MOST cases of breast, bowel or lung cancer among the poorest Scots are not picked up until the disease has spread to other organs, new figures show.
Campaigners said the figures were “especially worrying” as patients diagnosed with stage four cancer are much less likely to survive and face more gruelling treatments and side effects.
Breast, bowel and lung cancer are the most common forms of the disease in Scotland, accounting for 43% of cases, but the latest statistics highlight a gulf in detection rates between the most and least affluent parts of Scotland.
While four in five cases among the least deprived patients were picked up before stage four in 2016 and 2017 – in most cases at stage two – among the poorest patients, 30.3% were not identified until it was at the most serious, advanced stage.
Research has shown that people from more deprived background are less likely to take part in routine cancer screening, such as attending mammograms or returning bowel screening kits, but shortages of radiologists have also been blamed for delays in patients receiving the results of key diagnostic cancer tests such as CT and MRI scans.

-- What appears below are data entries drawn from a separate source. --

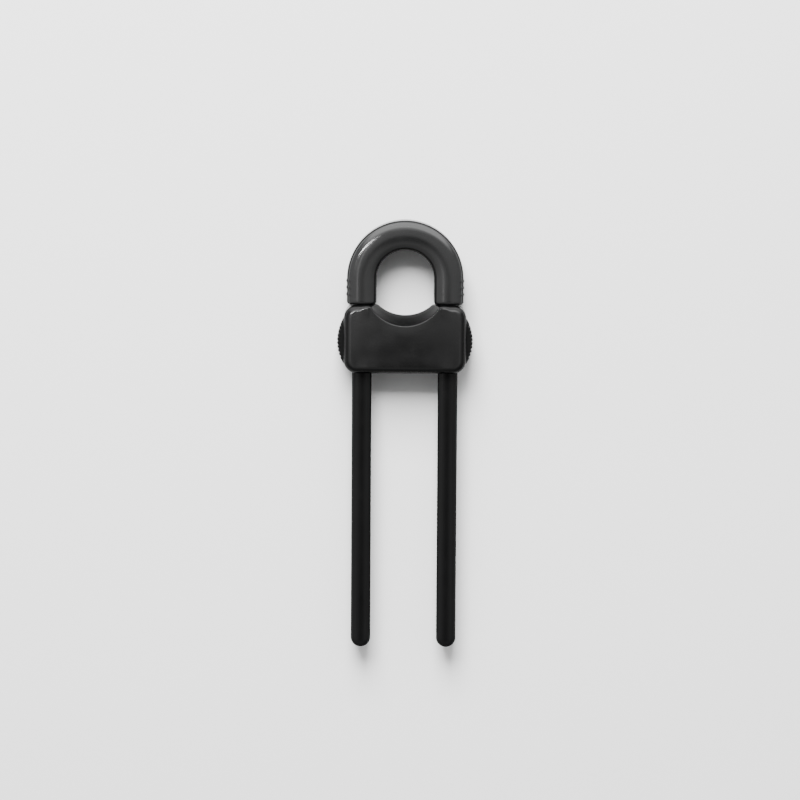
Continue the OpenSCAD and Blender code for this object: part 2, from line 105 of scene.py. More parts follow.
# The slider
SLIDER_X = front_high.x
SLIDER_T = front_high.z - back_low.z
SLIDER_TOP_Y = front_high.y
SLIDER_BOTTOM_Y = front_low.y
SLIDER_CORNER_R = 6 * MM
SIDE_EDGE_R = 3.3 * MM
END_EDGE_R = 3.2 * MM
BACK_EDGE_R = 1 * MM
SHOULDER_EDGE_R = 1.9 * MM
SADDLE_EDGE_R = 0.45 * MM
SADDLE_R = 18.6 * MM
SADDLE_MID_D = 5 * MM
SADDLE_FACE_D = 9.5 * MM
SADDLE_LAND_T = 2 * MM
SHOULDER_R = 2.2 * MM
FACE_CROWN = 0.8 * MM
PARTING_GROOVE = 0.12 * MM
SIDE_WALL = 2 * MM
FACE_WALL = 2.4 * MM
RIB_T = 1.7 * MM
TONGUE_T = 1 * MM
TONGUE_H = 1.1 * MM
LEG_GAP = 0.25 * MM
MOUTH_FLARE = 0.3 * MM

# The buttons and their grips
BUTTON_H = 21 * MM
BUTTON_T = 13.8 * MM
BUTTON_CORNER_R = 3 * MM
BUTTON_GAP = 0.2 * MM
PRESS_L = 1.8 * MM
GRIP_SEAT_H = 0.12 * MM
GRIP_PITCH = 1.8 * MM
GRIP_GROOVE_D = 0.5 * MM
GRIP_GROOVES = 9
GRIP_GROOVE_SHARE = 0.3  # half a groove's width, in pitches
GRIP_CREST_SINK = 0.12  # how far a rib's round top falls off towards its grooves, in groove depths
GRIP_EDGE_R = 1.1 * MM

# The latches, springs and screws inside
LATCH_L = 16 * MM
LATCH_BAR_T = 2.4 * MM
LATCH_GAP = 0.3 * MM
CHEEK_IN = 5.3 * MM
CHEEK_OUT = 8.5 * MM
MESH_GAP = 0.2 * MM
STEEP_GAP = 0.08 * MM
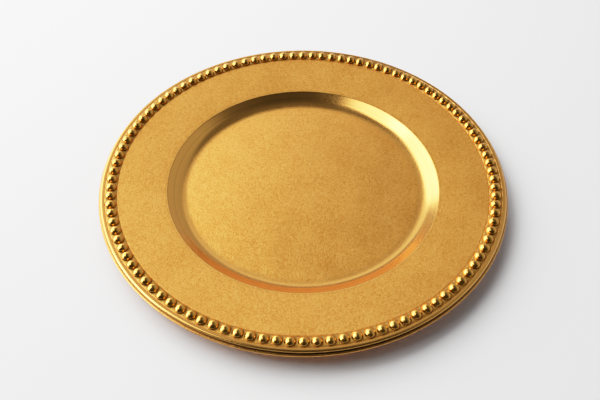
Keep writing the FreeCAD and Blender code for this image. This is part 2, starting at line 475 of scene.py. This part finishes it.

It comes as charities warned that progress on improving early detection rates in Scotland “has stalled”.
The Detect Cancer Early (DCE) programme was launched by the Scottish Government in 2012 with a target to increase the proportion of patients diagnosed with breast, lung or bowel cancer at stage one by 25% by the end of 2015.
That aim has yet to be achieved, however, and there are fears that after what has been described as"glacial progress" the figures are now going in the wrong direction.
The latest statistics from ISD Scotland - covering 2016 and 2017 - show the percentage of patients diagnosed at stage one has risen by just 8.4% in six years, compared to the equivalent figures for 2010 and 2011. Previous figures, for 2015 and 2016, had shown a 9.1% improvement.
Janice Preston, who heads up Macmillan Cancer Support in Scotland, said: “We are deeply concerned there hasn’t been any improvement in these figures from last year.
"While the DCE campaign was making slow progress, it was previously going in the right direction.
“The picture in deprived communities is especially worrying, with over 30% of people diagnosed at the latest stage compared to under 20% of those in the least deprived areas.
"People diagnosed the latest stage are less likely to survive and more likely to face very challenging treatment and severe side effects if they do."
Across the health boards, the percentage of patients whose breast, bowel or lung cancer was detected at stage one ranged from 22.7% in NHS Grampian to 29.2% in NHS Forth Valley.
In Scotland's largest health board, NHS Greater Glasgow and Clyde, it was 24.4%.
Health Secretary Jeane Freeman stressed that more than a quarter of all breast, lung and bowel cancers are now detected at stage one, and pointed to a 31% increase in stage one diagnoses of lung cancer among the most deprived patients as a sign of progress.
Ms Freeman added: “Screening remains one of the most effective ways to find cancer early and more than £1 million has been committed to health boards and third sector organisations since 2016, through the Scottish Government’s Health Inequalities Fund, to help identify new and innovative ideas to improve screening uptake amongst groups least likely to participate.
“Later this year we will also be launching a new DCE campaign, targeting those in the most deprived areas, to reduce fear around cancer and encourage people to get checked early.
“Overall cancer death rates have dropped by 10.6% over the past 10 years and early detection is vitally important to continuing this trend. We are working to beat cancer, investing more than £100 million in our cancer strategy as well as £14 million earlier this year to support health boards reduce waiting times for endoscopies.”